Rising concerns over logistics disturbance
Despite the agreement helping the global shipping industry avoid possible turmoil, investors did not react positively as HMM’s stock price fell by 4.05 percent to close at 40,300 won on Thursday.
Because supply chains are massively affected by even partial disruptions, investors said a strike will hit stocks of HMM’s business alliances. In a comparison, earlier closures at Chinese ports this year had a substantial impact on international trade with a shipping gridlock prolonging supply chain disruptions throughout the next year.
“We cannot stand and watch the rising concerns over logistics disturbance,” Kim Jin-man, chairman of the land based workers’ union said. HMM is the only large marine shipper in Korea after Hanjin Shipping went bankrupt in 2017 and a strike would have dealt a devastating blow to local exporters.

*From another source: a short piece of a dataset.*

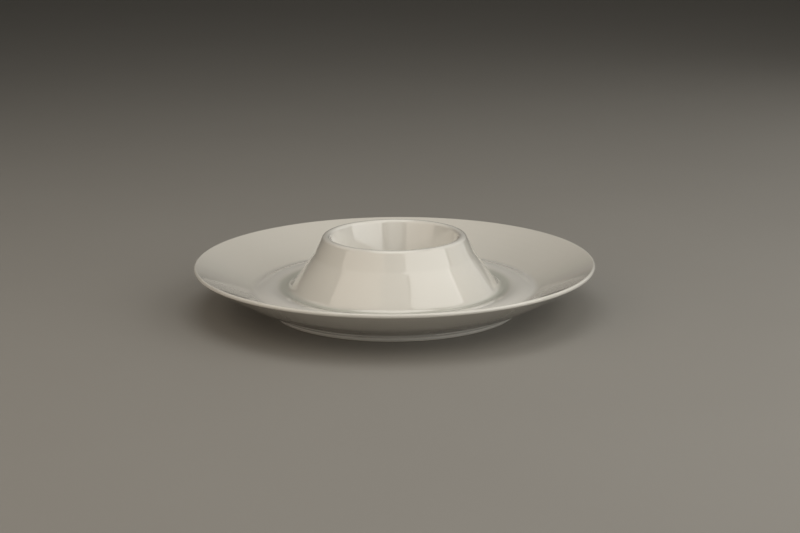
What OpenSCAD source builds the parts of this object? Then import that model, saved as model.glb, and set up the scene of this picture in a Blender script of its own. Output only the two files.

“Even though management agreed to the union’s request of raising rates by 25 percent and bonuses of 1,200 percent, it would have cost the company an additional 120 billion won, which is just 1 percent of expected sales for this year, so it would have a limited impact on corporate value,” Na Min-sik, analyst at eBest Investment & Securities said.
HMM reported a record operating profit of 2.4 trillion won for the first six months of this year from 136.7 billion a year earlier. Its revenue almost doubled to 5.3 trillion won during the same period.